Many people do not realize, however, that the XX-XY sex determination system is only one of a variety of such systems within the animal kingdom. In fact, sex determination can be very different between different organisms. For example, in the XX-XO system found in crickets, grasshoppers, and some other insects, sperm cells that lack an X chromosome (referred to as O) determine maleness. Here, females carry two X chromosomes (XX) and only produce gametes with X chromosomes. Males, on the other hand, carry only one X chromosome (XO) and produce some gametes with X chromosomes and some gametes with no sex chromosomes at all (Figure 5).

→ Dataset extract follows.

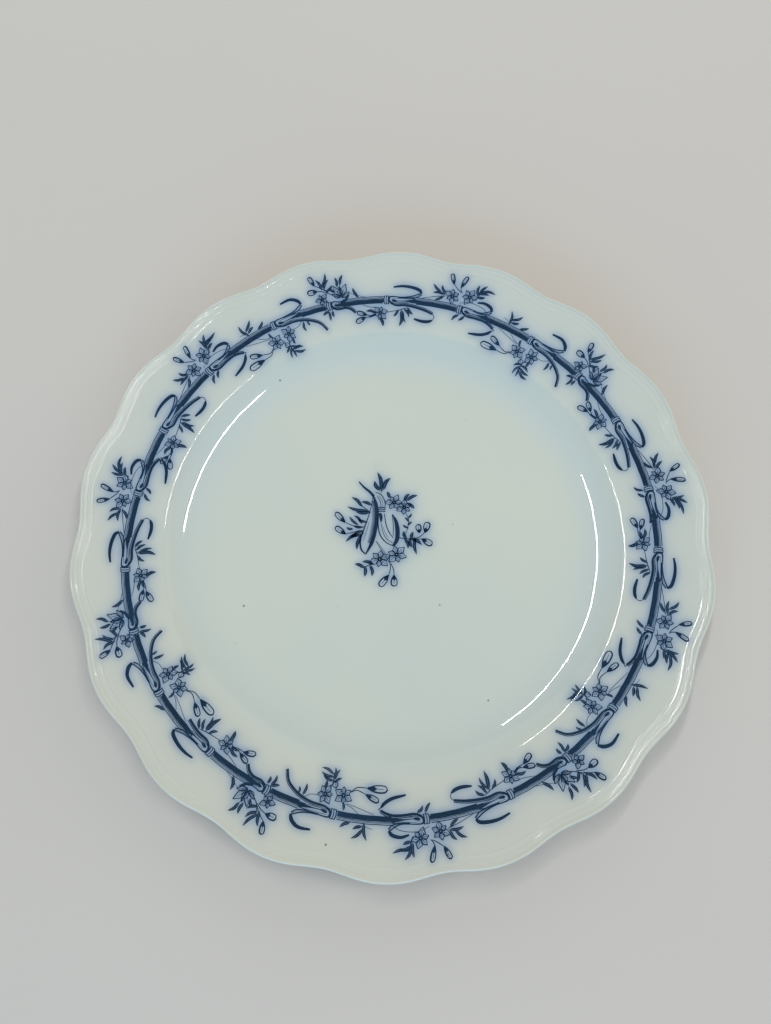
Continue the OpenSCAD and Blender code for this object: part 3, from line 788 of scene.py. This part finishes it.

A Punnett square diagram shows sex determination in birds. A female parent with the genotype ZW is crossed with a male parent with the genotype ZZ. Half of the resulting offspring are males with the genotype ZZ, and half of the resulting offspring are females with the genotype ZW.
Figure 6: Sex determination in birds.
Despite the previous examples, males are not always the sex with the mismatched chromosome pair. For example, the ZZ-ZW sex determination system used in birds, snakes, and some insects relies upon females to carry the mismatched chromosome pair (ZW) and males to carry the identical pair (ZZ) (Figure 6).

If the three systems discussed above are compared in side-by-side Punnett squares (Figure 7), it is easy to see that sex determination is simply a matter of gamete assortment. Determinations of male and female character arise from a variety of different gamete combination patterns, all of which are the result of gender coding in sexually reproducing organisms.

Three Punnett square diagrams show the ratio of female to male offspring in a cross between a female parent with a male parent in humans, insects, and birds. In each scenario, half of the resulting offspring are males, and half of the resulting offspring are females. In humans, homozygotes are female, and heterozygotes are male. In insects, offspring with two alleles are female, and offspring with one allele are male. In birds, homozygotes are male, and heterozygotes are female.
Figure 7: A side-by-side comparison of sex determination systems in humans, insects, and birds.

The variety of inheritance patterns described in this article illustrate that sex determination is a complex and varied feature among organisms. The XX-XY, XX-XO, and ZZ-ZW systems are only a sample of the wide variety of sex determination systems that scientists have documented in the wide world of living beings, however.